TASK DESCRIPTION: Using the data below, return the stretch from the line that contains "Write part 2 of the three.js" through the line that contains "cabinetBottom + sheet, cabinetTop", both included, exactly as it stands and nothing beyond it.

DATA SHOWN:
------------------------

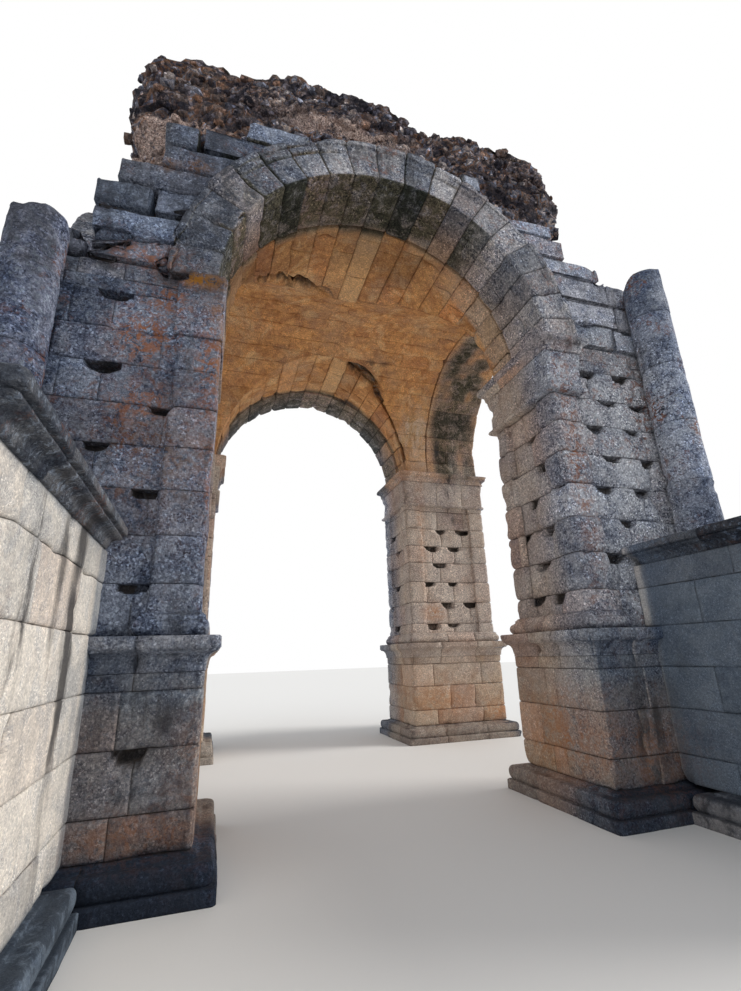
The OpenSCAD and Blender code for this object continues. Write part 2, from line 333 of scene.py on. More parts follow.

------------------------

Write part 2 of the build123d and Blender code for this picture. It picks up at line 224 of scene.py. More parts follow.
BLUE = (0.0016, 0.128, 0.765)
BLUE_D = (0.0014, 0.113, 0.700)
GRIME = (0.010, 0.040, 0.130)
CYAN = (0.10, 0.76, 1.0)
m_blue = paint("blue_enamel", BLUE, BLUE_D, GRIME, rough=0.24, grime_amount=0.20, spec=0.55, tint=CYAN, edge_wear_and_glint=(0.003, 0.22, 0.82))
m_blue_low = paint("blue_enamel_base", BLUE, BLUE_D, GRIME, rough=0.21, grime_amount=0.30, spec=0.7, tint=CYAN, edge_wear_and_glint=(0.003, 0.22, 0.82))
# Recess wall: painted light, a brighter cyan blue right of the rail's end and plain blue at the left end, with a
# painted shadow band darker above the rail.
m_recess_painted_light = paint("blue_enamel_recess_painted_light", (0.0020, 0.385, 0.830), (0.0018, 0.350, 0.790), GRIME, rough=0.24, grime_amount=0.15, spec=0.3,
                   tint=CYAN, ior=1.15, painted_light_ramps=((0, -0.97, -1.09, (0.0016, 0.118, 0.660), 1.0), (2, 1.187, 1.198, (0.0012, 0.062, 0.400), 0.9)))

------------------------

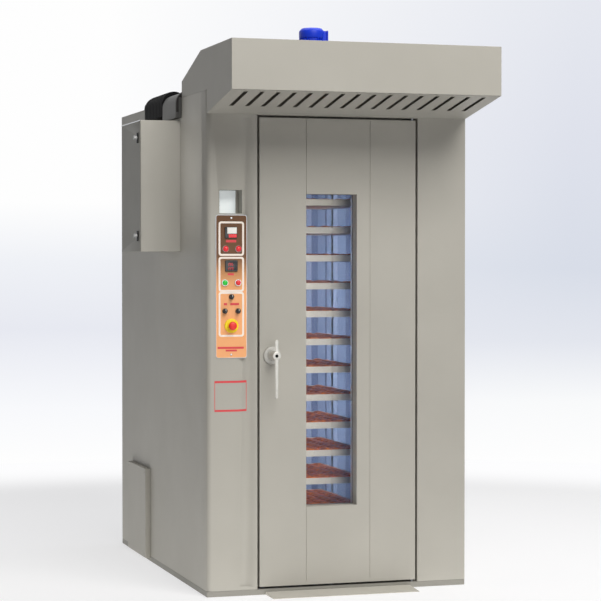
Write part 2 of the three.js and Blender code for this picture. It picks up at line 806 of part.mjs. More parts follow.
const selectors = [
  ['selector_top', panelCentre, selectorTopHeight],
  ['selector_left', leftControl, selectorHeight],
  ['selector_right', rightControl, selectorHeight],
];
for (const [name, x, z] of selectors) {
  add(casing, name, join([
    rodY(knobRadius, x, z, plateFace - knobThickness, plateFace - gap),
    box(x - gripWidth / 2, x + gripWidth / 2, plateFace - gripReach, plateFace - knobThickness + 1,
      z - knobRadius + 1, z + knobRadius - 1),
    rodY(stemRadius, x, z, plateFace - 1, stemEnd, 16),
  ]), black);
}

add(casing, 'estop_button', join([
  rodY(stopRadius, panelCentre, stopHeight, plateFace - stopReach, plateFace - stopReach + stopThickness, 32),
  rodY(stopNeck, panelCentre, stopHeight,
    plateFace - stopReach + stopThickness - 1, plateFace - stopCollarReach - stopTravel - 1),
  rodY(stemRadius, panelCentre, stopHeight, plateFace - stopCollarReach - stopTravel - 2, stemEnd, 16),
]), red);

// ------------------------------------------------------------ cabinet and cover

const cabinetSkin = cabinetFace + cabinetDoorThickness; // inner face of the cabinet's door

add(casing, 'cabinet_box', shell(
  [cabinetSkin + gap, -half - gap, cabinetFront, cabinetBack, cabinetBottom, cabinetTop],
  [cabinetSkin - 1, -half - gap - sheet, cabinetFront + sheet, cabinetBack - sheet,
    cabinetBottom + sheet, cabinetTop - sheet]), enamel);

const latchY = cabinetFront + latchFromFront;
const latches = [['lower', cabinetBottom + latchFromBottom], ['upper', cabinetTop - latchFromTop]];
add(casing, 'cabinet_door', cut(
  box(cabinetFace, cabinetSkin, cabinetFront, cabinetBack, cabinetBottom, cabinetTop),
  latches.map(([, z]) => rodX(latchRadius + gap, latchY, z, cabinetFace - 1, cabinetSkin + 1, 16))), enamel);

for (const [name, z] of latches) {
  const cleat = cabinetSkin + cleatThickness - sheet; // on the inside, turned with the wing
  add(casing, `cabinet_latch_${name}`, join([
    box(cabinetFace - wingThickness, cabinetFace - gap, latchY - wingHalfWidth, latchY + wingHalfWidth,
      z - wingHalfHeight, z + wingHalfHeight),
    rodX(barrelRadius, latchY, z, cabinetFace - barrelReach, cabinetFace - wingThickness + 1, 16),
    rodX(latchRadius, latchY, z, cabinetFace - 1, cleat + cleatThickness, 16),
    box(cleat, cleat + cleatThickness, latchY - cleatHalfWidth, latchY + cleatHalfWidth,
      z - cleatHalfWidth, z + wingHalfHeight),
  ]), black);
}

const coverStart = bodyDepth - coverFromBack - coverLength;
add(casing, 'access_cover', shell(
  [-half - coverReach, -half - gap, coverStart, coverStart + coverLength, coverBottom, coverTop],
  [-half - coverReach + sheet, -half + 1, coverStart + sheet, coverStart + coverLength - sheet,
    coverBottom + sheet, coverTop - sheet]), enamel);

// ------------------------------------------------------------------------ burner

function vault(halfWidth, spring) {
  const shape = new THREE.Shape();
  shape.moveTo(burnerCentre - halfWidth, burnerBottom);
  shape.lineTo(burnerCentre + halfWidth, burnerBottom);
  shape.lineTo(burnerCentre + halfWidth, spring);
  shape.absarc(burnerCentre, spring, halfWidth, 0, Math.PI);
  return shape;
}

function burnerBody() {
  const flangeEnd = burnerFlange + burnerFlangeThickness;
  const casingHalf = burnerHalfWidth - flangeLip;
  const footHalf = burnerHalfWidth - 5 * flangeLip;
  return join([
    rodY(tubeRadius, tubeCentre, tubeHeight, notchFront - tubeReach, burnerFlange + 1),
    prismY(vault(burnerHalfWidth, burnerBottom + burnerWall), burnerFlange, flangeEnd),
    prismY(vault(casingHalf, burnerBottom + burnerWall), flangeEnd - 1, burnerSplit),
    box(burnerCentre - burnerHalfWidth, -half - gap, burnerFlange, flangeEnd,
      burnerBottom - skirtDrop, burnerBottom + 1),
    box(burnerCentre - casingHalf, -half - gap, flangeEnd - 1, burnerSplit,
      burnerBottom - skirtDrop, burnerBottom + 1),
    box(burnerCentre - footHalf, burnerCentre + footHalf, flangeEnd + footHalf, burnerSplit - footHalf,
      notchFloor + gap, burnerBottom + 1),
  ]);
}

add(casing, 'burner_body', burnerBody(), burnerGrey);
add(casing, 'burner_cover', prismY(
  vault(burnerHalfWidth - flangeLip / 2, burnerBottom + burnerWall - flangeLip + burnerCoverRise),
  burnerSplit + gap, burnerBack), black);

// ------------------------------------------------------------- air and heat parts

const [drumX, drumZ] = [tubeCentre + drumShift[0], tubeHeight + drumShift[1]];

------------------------

THE RESULT:
Write part 2 of the three.js and Blender code for this picture. It picks up at line 806 of part.mjs. More parts follow.
const selectors = [
  ['selector_top', panelCentre, selectorTopHeight],
  ['selector_left', leftControl, selectorHeight],
  ['selector_right', rightControl, selectorHeight],
];
for (const [name, x, z] of selectors) {
  add(casing, name, join([
    rodY(knobRadius, x, z, plateFace - knobThickness, plateFace - gap),
    box(x - gripWidth / 2, x + gripWidth / 2, plateFace - gripReach, plateFace - knobThickness + 1,
      z - knobRadius + 1, z + knobRadius - 1),
    rodY(stemRadius, x, z, plateFace - 1, stemEnd, 16),
  ]), black);
}

add(casing, 'estop_button', join([
  rodY(stopRadius, panelCentre, stopHeight, plateFace - stopReach, plateFace - stopReach + stopThickness, 32),
  rodY(stopNeck, panelCentre, stopHeight,
    plateFace - stopReach + stopThickness - 1, plateFace - stopCollarReach - stopTravel - 1),
  rodY(stemRadius, panelCentre, stopHeight, plateFace - stopCollarReach - stopTravel - 2, stemEnd, 16),
]), red);

// ------------------------------------------------------------ cabinet and cover

const cabinetSkin = cabinetFace + cabinetDoorThickness; // inner face of the cabinet's door

add(casing, 'cabinet_box', shell(
  [cabinetSkin + gap, -half - gap, cabinetFront, cabinetBack, cabinetBottom, cabinetTop],
  [cabinetSkin - 1, -half - gap - sheet, cabinetFront + sheet, cabinetBack - sheet,
    cabinetBottom + sheet, cabinetTop - sheet]), enamel);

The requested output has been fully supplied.